Published
I mean completely lost your cool? I did. Today. We have a frequent flyer who startde the day with bad behavior and I let him get to me. I shouldn't have, but I did.
Yep we all have that is unless you are new. But it will even happen to you! I haven't lost it with docs other than behind their backs. Although I guess I have once when one was yelling at me over the phone and I hanged up. He called back and I said "Oh I guess your cell dropped" and all was fine. I have been "fired" by patients also. Does not bother me as I look at it as getting a difficult person off my back. I had a young walkie talkie who would use the bedside commode when she could walk to bathroom. I told her it was better for her to use the bathroom and she just looked at me. So I took it out of the room and that was that! What normal person who can walk without an issue want to use a commode?
I've been a nurse for 18 years and have had many, many instances where I have had to set limits with patients, visitors, staff, and physicians. I work in a hospital where the clientele is, shall we say, not the greatest. Being in a female dominated profession, I think sometimes people think that they can just strong-arm a female. Well, they have just once to try that with me. I take my job seriously and I am there to care for patients and not deal with nonsense that just kills my time. I believe you can be firm, without being unprofessional, and get your point across. I think people will respect you when they see you mean business. But yeah, I've lost it!!!

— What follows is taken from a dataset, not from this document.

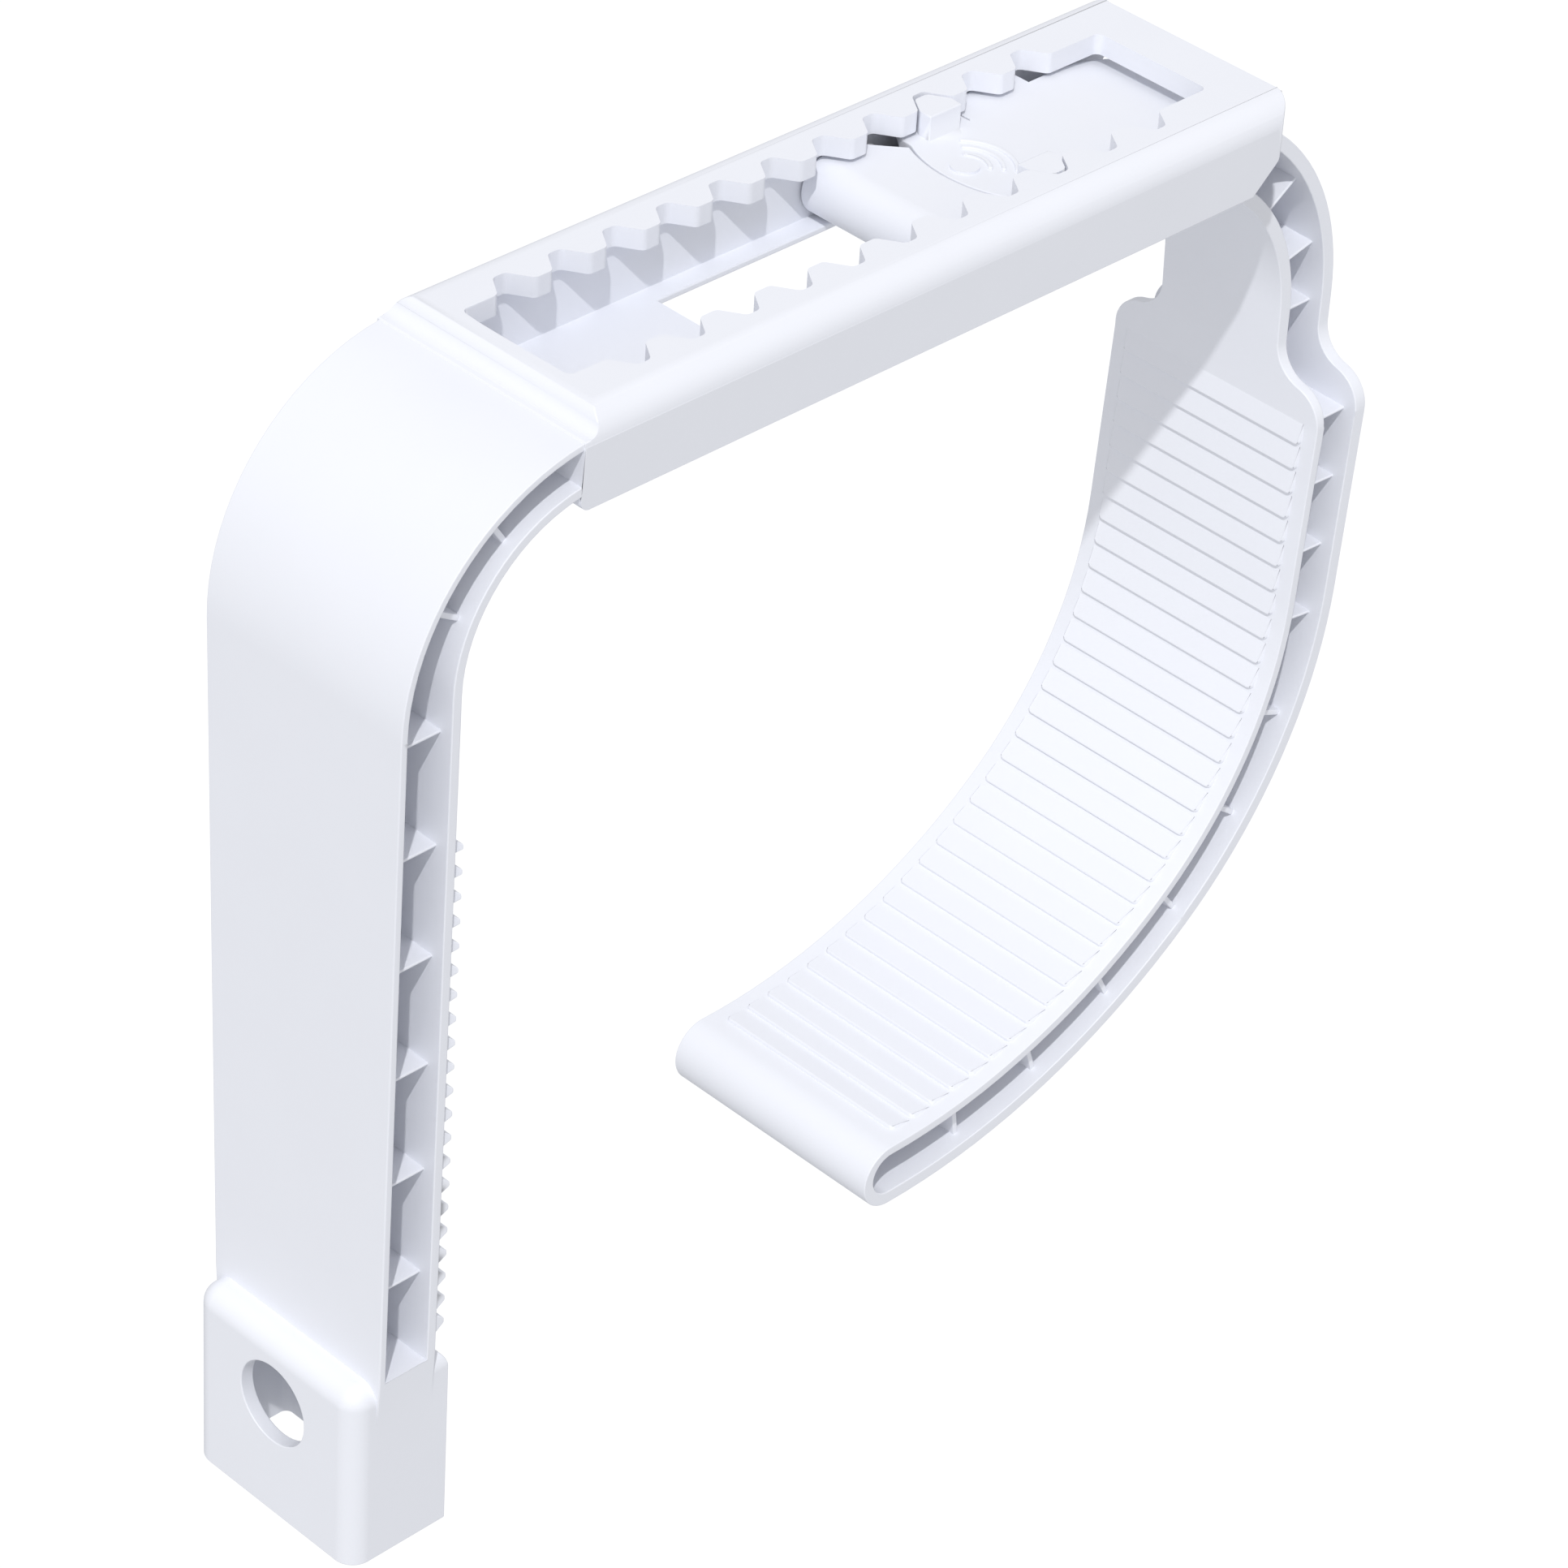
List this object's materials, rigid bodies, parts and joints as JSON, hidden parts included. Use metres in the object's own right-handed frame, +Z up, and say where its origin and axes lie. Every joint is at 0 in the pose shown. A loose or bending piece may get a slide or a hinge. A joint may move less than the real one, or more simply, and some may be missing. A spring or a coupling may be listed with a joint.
{
  "type": "adjustable clamp hanger",
  "caption": "Over-the-rim clamp hanger: fixed leg with a socket foot, toothed rack frame, sliding curved jaw and press-down latch tongue.",
  "frame": {"origin": "middle of the open bottom of the socket foot, on the plane that the foot's walls end on", "axes": "+Z up along the fixed leg, +X along the rack from the fixed leg to the sliding jaw, Y across the width; the part is symmetric about the plane Y = 0"},
  "size_m": [0.237, 0.05, 0.2183],
  "materials": {
    "arm_plastic": "satin white moulding",
    "jaw_plastic": "satin white moulding",
    "tongue_plastic": "satin white moulding"
  },
  "bodies": {
    "arm": {"fixed_arm": "arm_plastic"},
    "jaw": {"sliding_jaw": "jaw_plastic"},
    "tongue": {"latch_tongue": "tongue_plastic"}
  },
  "joints": [
    {"name": "jaw_slide", "type": "slide", "parent": "arm", "child": "jaw", "axis": [1, 0, 0], "range_m": [-0.084, 0.024]},
    {"name": "latch_press", "type": "hinge", "parent": "jaw", "child": "tongue", "pos_m": [0.17215, 0, 0.2125], "axis": [0, -1, 0], "range_deg": [0, 9], "stiffness_Nm_per_rad": 2, "deforming": ["latch_tongue"]}
  ]
}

As a CNA, one time I got kicked in the face by a patient and was caught completely off guard by my anger. I just stood there stunned and swearing and then just walked out of the room. The CNA helping me was thankfully, a fantastic team player and got someone else to help.
As a nurse, I have had to leave the floor on occasion, because I don't want to think about what I would say if I opened those floodgates.
I have also, in a few telephone conversations with irate family members (and even a doctor) experienced a "bad phone connection," said "hello? hello? I think the phone is cutting out" and then hung up on them.
Personally I don't blame anyone for losing it when victimized by abusive patients, doctors, administrators, etc., but a lot of the commenters in threads think that it's tantamount to a mortal sin to ever start yelling, under any circumstances — end of story.
My comment makes less sense since it was edited. I linked three other, older threads on this site on the same subject, and pointed out that a lot of people in those threads were strongly against "losing it" in front of a patient. Apparently that type of linking is not allowed. I guess you can search for those threads on your own, if interested.
MrsNicuNurse
14 Posts
Yep, worked in a rehab hospital on the LTC vent floor...being confined to a vent and living in a facility for the rest of their lives has left these people fighting for any amount of control they can get. I feel for them but Im sorry when you try to boss me around and tell me how to do my job and demand this and that with entitlement and no concept of the other 40 pts on the floor, Im gonna tell you off and tell you to cool your guns.